I've been at this weight thing for almost 4 years [4 years in February]. I've been in pretty much a plateau [with very slight losses] for the past 2 years. I didn't give up. Instead I learned to focus on what keeps me going and motivated. Learned to find victory in neither gaining or losing, but staying the same. There's a lot to be said for that. Still, I found balance and an anchor that keeps me where I need to be. That's exactly what I'm going to do now - cling to the anchors. I do have them. I'm not going to let go. No matter what, I'm not letting go.
Huh? Weight loss is not in a vacuum. It uses skills and tools we use in other areas of our life. We can use things we get from the 'healthy' journey in everyday life. We tend to put 'healthy' habits in a category of its own, isolated. But, it's not. There may be a lot of lumps and bumps in the game, but getting to the other side is worth it. And, there is no getting to the other side, unless you go through the lumps and bumps and risk more lumps and bumps. In the end, it's worth it. It is. It's so worth it, I'm not tempted to go back. I'm not tempted to change back. I am so thankful to have my anchors. I can extend them as I bobble through the sea of rejection-love. They help me. Keep me strong. Keep the smile on my face. Remind me of what I can do and of my power.

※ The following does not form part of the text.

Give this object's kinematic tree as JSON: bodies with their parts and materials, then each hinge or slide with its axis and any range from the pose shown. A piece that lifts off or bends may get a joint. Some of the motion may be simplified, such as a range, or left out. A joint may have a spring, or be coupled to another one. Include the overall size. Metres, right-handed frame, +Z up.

I am thankful to be in the rejection-love game. I will never get to the other side, if I don't keep slogging through it and paying my dues. My thicker and stronger self esteem and confidence lets me open myself up to the risk over and over and over. I would not have those in such good shape if I had not attended to myself by changing my lifestyle. It's like armor I wouldn't otherwise have. So, hella yes. It is worth it. It's all worth it. Everyday I am reminded just how worth it, it is.